The masses of Tunisia voted for Ennahda due to their Islamic credentials. Once they won the elections in 2011, Ennahda made it perfectly clear they had no plans to implement Islam. Ennahda openly declared it would maintain the existing system, albeit with some cosmetic changes, but Islam will play virtually no role.

Ennahda’s leader, Rachid Ghannouchi, explained with regards to establishing the Khilafah after its electoral victory: “Definitely, we are a nation state. We desire a state for Tunisian reforms, for the Tunisian state. As for the issue of the Khilafah, this is an issue that is not one of reality. The issue of today’s reality is that we are a Tunisian state that desires reform, so that it becomes a state for the Tunisian people, not against them.”

Ennahda has gone to great lengths to demonstrate its moderation to the West. Whilst Ennahda lacked much in policy development they continue to argue that Islamic solutions aren’t ready to deal with problems such as poverty, unemployment and development. They also falsely believe implementing Islam will scare minorities, scare investors and scare the international community.

Role of Islam and the new constitution

Three years since the overthrow of Ben Ali, Tunisia remains without a constitution. Progress on the constitution, intermittent at the best of times, came to a complete halt following the assassination of opposition politician Mohamed Brahmi in July 2013.

Sixty members of the National Constituent Assembly (NCA) withdrew and refused to participate in further meetings. The balance of powers in government rather than the role of Islam has been the major sticking point.

“Tunisia is a free, independent and sovereign state, its religion is Islam, its language is Arabic and it is a republic, “We are not going to use the law to impose religion,” Ennahda’s leader Rachid Ghannouchi told journalists after the Islamic party’s constituent committee voted to maintain the constitutional article by 52 votes to 12. The article, he added, “is the object of consensus among all sectors of society; preserving Tunisia’s Arab-Muslim identity while also guaranteeing the principles of a democratic and secular state.”

Tunisia’s economy and infrastructure continue to suffer, as much-needed reforms are impossible without a constitutional framework and Islam will continue to remain as the nation’s religion rather than play a role in the political order.

Abandonment of Islam

Ennahda’s abandonment of Islam undermined its Islamic credentials amongst the Tunisian masses, but its incompetency has only made matters worse in the country. Ennahda has struggled to rule in any meaningful manner, and its strategy of appeasement in the hope of maintaining some semblance of credibility has failed to shield this fact.  

Ennahda’s Prime Minister Hamadi Jebali resigned in February 2013 in response to the political fallout from the assassination of Chokri Belaid. He refused to continue serving as prime minister even after Ennahda tried to nominate him for the post.

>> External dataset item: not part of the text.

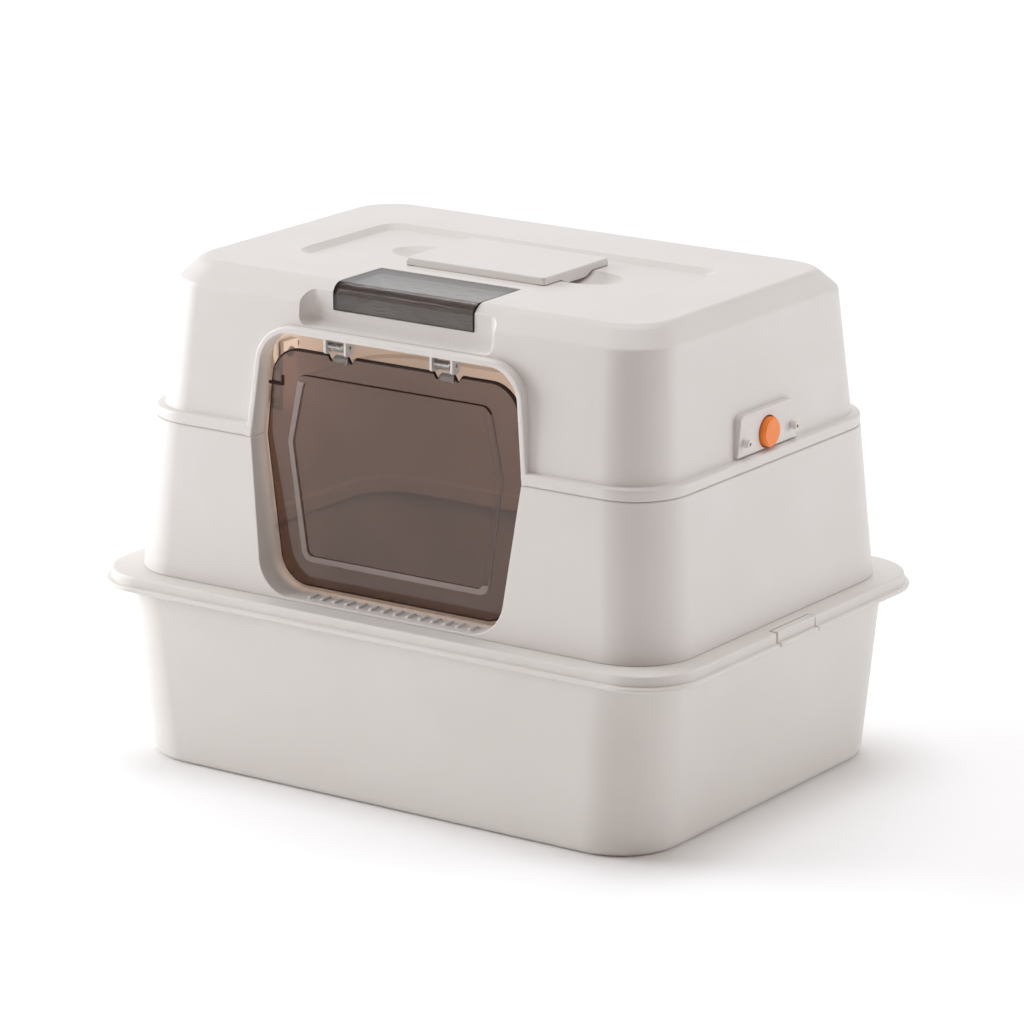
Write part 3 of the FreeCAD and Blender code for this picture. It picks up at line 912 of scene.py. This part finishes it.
@dataclass
class Surround:
    """The tapered wall between pan and hood, with the lower doorway and its ribbed sill."""

    ribs: int = 14
    rib_pitch: float = 11.0
    rib_shift: float = 5.0
    front_rounding: float = 5.0
    rounding_end: float = 257.5
    near: float = 0.5

    def wall_front(self, level: float) -> float:
        """The outer wall's place along Y at a level."""
        foot, head, foot_y, head_y = 143.1, 258.8, -165.0, -156.2
        return foot_y + (head_y - foot_y) * (level - foot) / (head - foot)

    def shell(self) -> Piece:
        """The wall, skirt and lip as one ring, with the door frame and doorway."""
        profile: list[Ring] = [
            (240, 165, 47, 143.1, 0), (239.9, 164.9, 47, 144.2, 0),
            (231.4, 156.3, 45, 257.9, 0), (230.6, 155.5, 44.2, 258.8, 0),
            (228.2, 153.1, 42.4, 258.8, 0.3), (227.8, 152.7, 42, 265.3, 0.9),
            (225.3, 150.2, 39.5, 265.3, 0.9),
            (225.6, 150.5, 40, 249, 1), (229, 154, 42, 245, 1), (236.8, 161.8, 44, 146.5, 1),
            (232.5, 157.5, 38.5, 145.3, 0.6), (232.5, 157.5, 38.5, 134, 0.6), (235.5, 160.5, 41.5, 134, 0.6),
            (235.5, 160.5, 41.5, 143.1, 0),
        ]
        piece = loft("surround_wall", profile, closed=True)
        cut(piece, brick("lip_gap", (-127.3, -175, 258.9), (127.3, -140, 280)))
        frame_block = slab("door_frame", DOORWAY.corners(3.0), Plane.FRONT, -172.0, DOORWAY.jamb_back)
        keep = loft("keep", [
            (239, 164, 46, 140, 0), (239, 164, 46, 143.1, 0), (230.3, 155.2, 44, 258.8, 0),
        ])
        combine(frame_block, "INTERSECT", keep)
        join(piece, frame_block)
        cut(piece, slab("doorway", DOORWAY.corners(), Plane.FRONT, -180.0, -120.0, steps=14))
        bevel_edges(piece, self.on_front_edge, self.front_rounding, 5)
        return piece

    def on_front_edge(self, edge: Any) -> bool:
        """Whether an edge runs round the front of the doorway, below the seam."""
        place = middle(edge)
        if place.z >= self.rounding_end or abs(place.y - self.wall_front(place.z)) >= self.near:
            return False
        return all(self.on_outline(end) for end in ends(edge))

    def on_outline(self, place: Vector) -> bool:
        """Whether a place lies on the doorway's rounded outline."""
        if abs(place.y - self.wall_front(place.z)) > self.near:
            return False
        reach = DOORWAY.distance(place)
        in_corner = place.z < DOORWAY.sill + DOORWAY.foot_corner
        return -CORNER_REACH < reach < ON_OUTLINE and (abs(reach) < ON_OUTLINE or in_corner)

    def sill_ribs(self) -> Piece:
        """The grip ribs on the sill, one made and the rest copied."""
        first = self.rib_shift - (self.ribs - 1) / 2 * self.rib_pitch
        rib = brick("sill_ribs", (first - 1.5, -158.5, 144.4), (first + 1.5, -147.5, 146.7), 0.7)
        copies = [(copied(rib, f"rib_{i}"), i * self.rib_pitch) for i in range(1, self.ribs)]
        row = [rib] + [shift(copy, (across, 0, 0)) for copy, across in copies]
        return merge(row, "sill_ribs")

    def build(self, finishes: Finishes) -> None:
        """Make the surround's pieces and hand them over."""
        wall = smooth(self.shell())
        hand_over(wall, finishes.shell, Body.SURROUND, "shell_pp", "mid_surround")
        hand_over(smooth(self.sill_ribs()), finishes.shell, Body.SURROUND, "shell_pp")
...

Jebali proposed a plan that had support from the opposition: the appointment of a technocratic cabinet to guide the Tunisian government forward until the constitution could be written and elections held.

Jebali’s own party and the opposition both rejected the proposal. 56 of the 89 members of the Ennahda party in the Constituent Assembly voted against Jebali’s proposal for a technocratic government. Ennahda’s internal discord is one of the primary factors contributing to the political deadlock.

On the third anniversary of the Arab Spring and in the birthplace of the uprising, Tunisia remains in gridlock and has failed to make progress in a Ben Ali-free world. The debates on Islam are used by the secular opposition to stall progress on all fronts even though the Islamic party in Tunisia has abandoned the implementation of Islam.

It is unfortunate that a country who was brutalised for decades by a dictator, took its destiny into its own hands to bring real change to the country only to now be held hostage by a new group of opportunists looking to institutionalise their role in Tunisian politics.